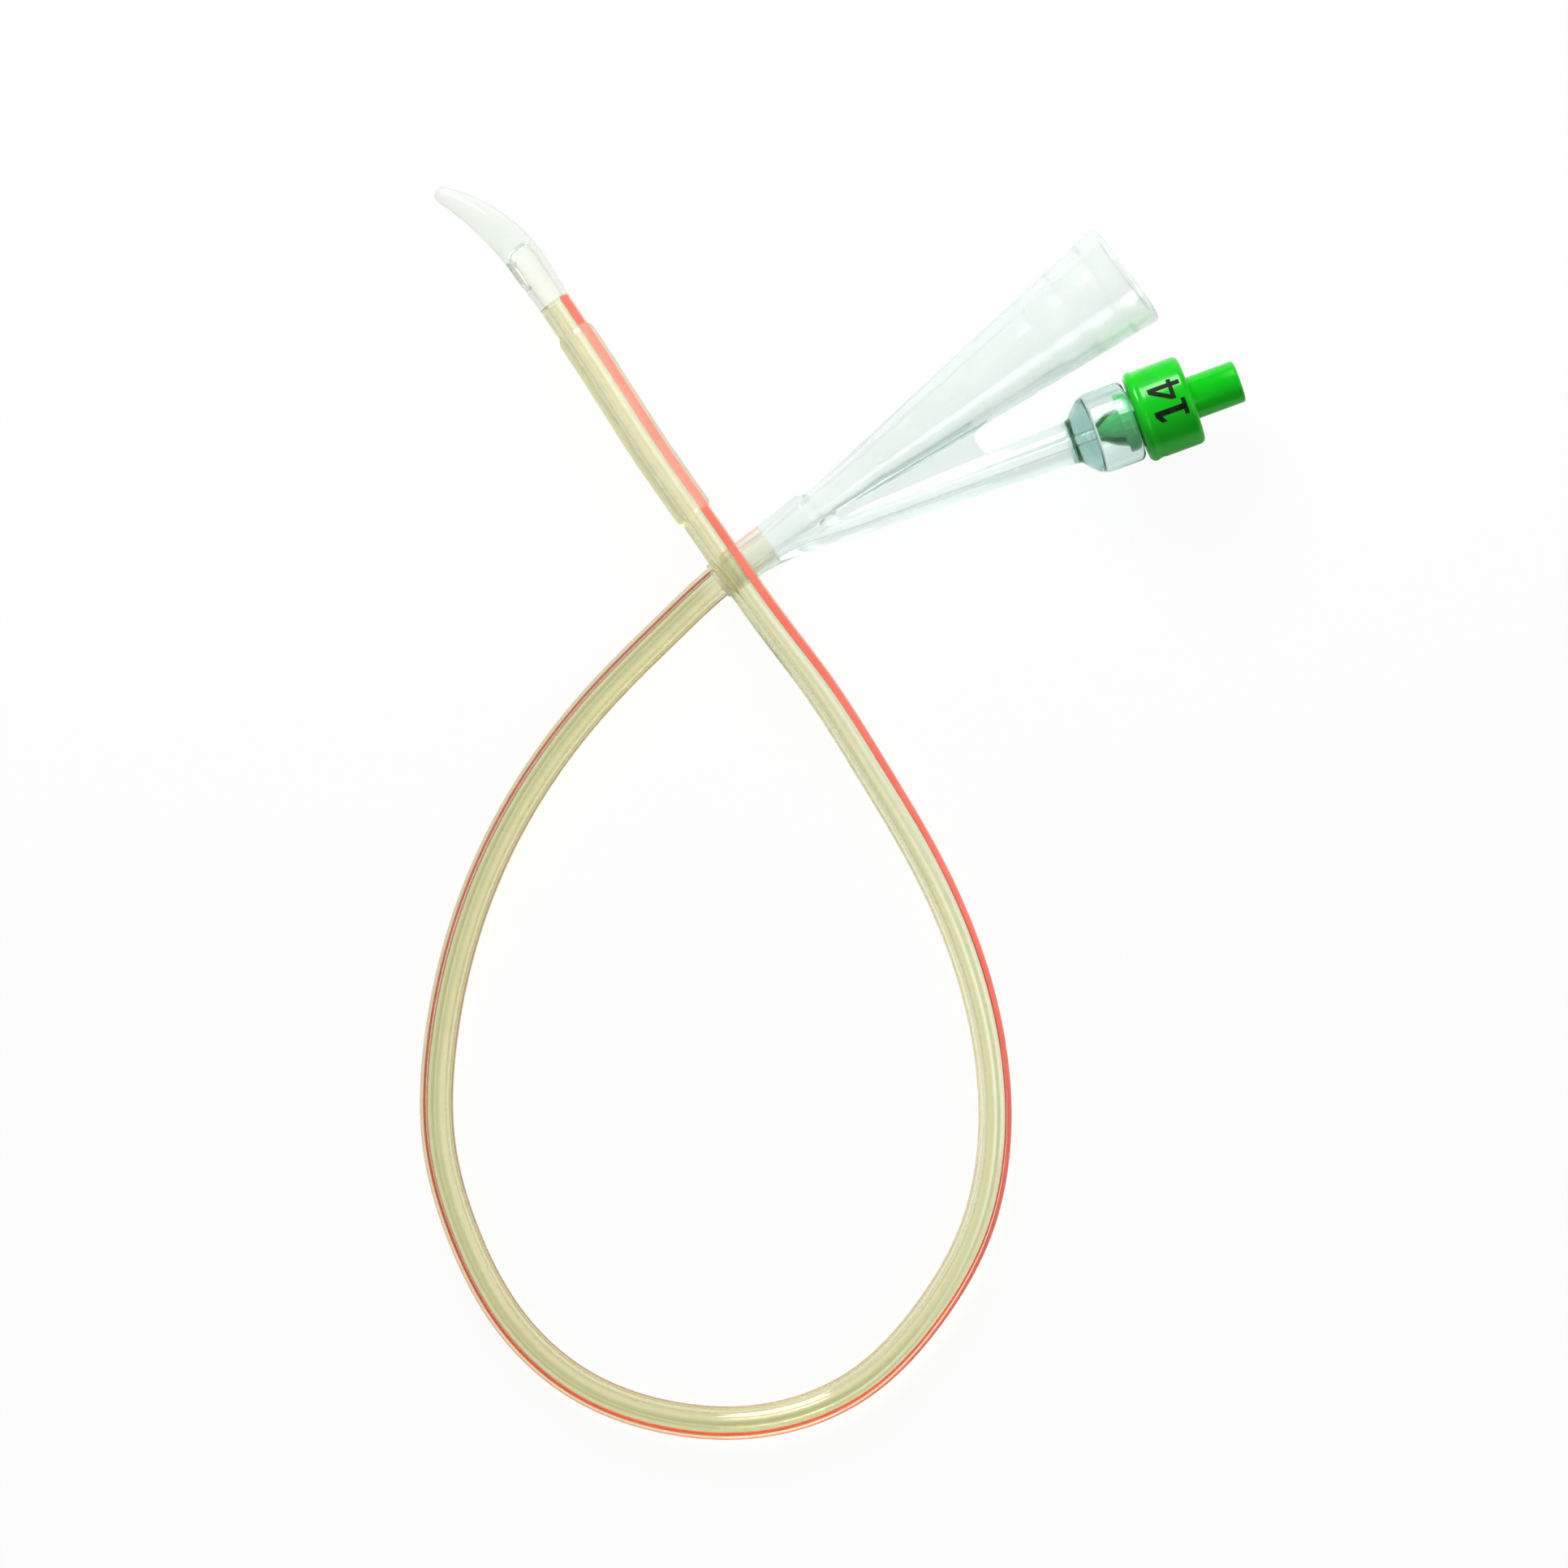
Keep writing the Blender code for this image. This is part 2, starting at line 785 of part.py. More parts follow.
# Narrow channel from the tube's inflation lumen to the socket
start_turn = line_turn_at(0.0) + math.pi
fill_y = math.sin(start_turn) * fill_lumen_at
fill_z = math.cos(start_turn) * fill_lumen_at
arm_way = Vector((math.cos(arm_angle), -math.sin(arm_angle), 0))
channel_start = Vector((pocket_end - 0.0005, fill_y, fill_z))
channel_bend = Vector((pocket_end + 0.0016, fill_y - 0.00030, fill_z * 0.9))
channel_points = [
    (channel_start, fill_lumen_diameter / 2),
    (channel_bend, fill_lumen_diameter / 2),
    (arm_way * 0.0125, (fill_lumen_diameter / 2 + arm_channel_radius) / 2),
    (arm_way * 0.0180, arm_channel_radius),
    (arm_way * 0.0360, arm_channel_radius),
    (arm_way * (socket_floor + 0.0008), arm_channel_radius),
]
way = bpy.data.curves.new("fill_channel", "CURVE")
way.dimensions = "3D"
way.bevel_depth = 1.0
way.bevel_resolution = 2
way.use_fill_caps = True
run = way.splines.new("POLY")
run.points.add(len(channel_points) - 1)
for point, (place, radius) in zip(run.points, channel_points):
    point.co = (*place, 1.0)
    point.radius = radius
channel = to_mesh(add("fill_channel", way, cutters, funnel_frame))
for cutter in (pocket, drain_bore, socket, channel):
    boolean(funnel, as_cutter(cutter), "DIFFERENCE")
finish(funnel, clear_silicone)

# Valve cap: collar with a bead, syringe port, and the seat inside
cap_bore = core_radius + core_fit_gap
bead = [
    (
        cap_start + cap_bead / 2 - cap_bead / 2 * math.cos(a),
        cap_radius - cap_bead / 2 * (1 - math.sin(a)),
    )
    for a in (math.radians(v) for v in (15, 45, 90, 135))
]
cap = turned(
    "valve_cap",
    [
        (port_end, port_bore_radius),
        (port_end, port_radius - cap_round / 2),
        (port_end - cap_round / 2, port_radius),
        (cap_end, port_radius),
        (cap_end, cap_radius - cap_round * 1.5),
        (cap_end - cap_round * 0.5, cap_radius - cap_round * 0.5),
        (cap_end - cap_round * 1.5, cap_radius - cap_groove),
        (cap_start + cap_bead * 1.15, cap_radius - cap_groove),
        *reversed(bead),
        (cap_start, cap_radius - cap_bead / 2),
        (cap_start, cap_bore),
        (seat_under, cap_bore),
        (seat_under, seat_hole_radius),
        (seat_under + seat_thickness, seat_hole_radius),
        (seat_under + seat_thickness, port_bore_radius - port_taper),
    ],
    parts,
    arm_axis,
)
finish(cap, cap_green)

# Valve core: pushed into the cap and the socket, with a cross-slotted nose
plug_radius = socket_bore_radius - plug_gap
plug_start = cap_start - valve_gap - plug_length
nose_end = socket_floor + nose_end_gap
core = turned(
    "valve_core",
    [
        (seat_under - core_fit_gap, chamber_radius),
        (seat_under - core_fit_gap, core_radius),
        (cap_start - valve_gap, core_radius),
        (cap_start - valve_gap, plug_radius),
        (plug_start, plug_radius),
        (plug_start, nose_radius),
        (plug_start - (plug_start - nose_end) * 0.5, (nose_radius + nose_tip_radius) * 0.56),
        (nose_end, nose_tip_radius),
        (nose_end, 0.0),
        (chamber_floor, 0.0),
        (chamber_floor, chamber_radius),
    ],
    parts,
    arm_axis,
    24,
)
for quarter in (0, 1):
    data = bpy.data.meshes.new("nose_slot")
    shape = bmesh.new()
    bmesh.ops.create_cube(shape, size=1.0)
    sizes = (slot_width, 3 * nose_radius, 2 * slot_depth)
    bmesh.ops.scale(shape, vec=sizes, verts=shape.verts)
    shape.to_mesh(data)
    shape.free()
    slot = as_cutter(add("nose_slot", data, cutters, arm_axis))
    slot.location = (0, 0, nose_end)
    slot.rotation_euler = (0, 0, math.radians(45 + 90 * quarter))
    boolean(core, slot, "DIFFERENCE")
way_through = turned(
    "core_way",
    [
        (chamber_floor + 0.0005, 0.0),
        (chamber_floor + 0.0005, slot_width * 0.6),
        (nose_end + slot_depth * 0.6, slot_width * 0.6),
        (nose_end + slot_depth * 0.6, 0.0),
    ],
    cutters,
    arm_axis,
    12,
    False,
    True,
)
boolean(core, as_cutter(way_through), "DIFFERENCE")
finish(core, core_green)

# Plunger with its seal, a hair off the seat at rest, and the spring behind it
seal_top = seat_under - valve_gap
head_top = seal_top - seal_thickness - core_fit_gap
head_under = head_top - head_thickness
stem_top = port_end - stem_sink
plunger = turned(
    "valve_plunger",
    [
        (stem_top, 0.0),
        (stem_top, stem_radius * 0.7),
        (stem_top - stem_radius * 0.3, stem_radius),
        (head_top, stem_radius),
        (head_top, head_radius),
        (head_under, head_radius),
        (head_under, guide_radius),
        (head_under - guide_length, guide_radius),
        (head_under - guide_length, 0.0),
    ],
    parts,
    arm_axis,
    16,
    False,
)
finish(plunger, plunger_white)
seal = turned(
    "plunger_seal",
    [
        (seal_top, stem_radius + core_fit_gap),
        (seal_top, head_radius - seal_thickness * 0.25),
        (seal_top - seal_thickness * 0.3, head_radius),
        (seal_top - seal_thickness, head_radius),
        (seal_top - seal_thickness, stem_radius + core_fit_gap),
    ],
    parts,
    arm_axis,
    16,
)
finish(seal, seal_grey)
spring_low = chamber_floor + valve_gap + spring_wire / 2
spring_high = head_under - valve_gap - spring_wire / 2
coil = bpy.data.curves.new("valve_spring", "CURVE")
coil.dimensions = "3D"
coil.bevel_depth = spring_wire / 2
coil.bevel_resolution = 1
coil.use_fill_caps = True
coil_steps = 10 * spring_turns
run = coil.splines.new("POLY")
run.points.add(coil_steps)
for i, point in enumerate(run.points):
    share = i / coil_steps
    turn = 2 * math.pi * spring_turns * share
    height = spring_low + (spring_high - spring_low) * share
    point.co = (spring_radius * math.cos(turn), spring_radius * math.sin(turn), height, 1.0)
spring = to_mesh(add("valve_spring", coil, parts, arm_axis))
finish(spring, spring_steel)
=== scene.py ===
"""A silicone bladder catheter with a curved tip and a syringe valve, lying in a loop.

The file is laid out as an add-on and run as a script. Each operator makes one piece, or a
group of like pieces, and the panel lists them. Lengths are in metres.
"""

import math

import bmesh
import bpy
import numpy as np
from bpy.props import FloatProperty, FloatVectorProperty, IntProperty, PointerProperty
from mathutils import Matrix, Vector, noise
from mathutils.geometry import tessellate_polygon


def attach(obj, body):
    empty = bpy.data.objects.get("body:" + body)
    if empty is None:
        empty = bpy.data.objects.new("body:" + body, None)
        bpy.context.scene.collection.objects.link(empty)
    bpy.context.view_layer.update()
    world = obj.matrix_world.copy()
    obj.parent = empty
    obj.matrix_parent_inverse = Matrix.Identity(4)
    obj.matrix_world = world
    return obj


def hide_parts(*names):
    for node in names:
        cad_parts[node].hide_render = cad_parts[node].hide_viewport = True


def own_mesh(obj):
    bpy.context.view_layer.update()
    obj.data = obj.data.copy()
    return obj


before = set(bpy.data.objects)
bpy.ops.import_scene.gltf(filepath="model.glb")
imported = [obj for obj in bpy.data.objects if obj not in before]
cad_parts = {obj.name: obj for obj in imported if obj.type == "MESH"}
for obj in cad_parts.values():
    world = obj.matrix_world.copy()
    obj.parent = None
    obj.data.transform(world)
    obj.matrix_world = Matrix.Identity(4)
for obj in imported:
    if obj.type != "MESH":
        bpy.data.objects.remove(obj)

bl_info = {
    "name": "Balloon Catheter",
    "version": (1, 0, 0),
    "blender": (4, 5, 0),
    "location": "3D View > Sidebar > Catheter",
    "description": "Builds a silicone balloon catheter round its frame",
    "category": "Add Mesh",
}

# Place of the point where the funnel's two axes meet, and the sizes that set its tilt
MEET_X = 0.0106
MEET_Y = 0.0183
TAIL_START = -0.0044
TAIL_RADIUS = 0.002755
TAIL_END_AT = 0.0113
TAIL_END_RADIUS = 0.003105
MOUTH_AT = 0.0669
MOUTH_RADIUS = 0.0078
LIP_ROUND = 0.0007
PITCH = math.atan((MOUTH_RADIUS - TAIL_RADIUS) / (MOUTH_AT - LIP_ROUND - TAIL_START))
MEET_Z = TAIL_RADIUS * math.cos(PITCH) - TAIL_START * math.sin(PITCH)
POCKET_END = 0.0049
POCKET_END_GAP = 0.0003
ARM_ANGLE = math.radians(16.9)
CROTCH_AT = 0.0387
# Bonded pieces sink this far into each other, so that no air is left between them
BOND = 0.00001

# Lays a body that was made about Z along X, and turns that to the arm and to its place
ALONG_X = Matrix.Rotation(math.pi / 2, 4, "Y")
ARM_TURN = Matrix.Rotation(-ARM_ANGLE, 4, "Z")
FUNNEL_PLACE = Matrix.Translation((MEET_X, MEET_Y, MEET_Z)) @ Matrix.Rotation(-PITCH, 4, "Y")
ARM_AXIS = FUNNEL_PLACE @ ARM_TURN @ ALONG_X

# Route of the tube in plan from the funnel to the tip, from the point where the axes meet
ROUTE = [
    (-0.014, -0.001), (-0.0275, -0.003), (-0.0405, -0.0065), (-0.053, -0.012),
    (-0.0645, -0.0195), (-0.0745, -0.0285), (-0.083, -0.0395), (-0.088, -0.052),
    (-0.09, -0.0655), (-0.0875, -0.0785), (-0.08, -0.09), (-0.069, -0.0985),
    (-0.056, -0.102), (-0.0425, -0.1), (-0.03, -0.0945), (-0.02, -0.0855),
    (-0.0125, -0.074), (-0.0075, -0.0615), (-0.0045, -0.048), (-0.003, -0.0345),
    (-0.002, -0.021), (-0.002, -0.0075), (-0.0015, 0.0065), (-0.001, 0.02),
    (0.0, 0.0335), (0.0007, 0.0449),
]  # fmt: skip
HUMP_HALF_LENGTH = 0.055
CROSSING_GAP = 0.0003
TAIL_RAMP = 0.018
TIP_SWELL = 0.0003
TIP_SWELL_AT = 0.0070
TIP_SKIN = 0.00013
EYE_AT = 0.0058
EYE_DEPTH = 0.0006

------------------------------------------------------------

> [Work instructions]:
From the data, pick out every line that includes "body".

> [Reply]:
def attach(obj, body):
    empty = bpy.data.objects.get("body:" + body)
        empty = bpy.data.objects.new("body:" + body, None)
# Lays a body that was made about Z along X, and turns that to the arm and to its place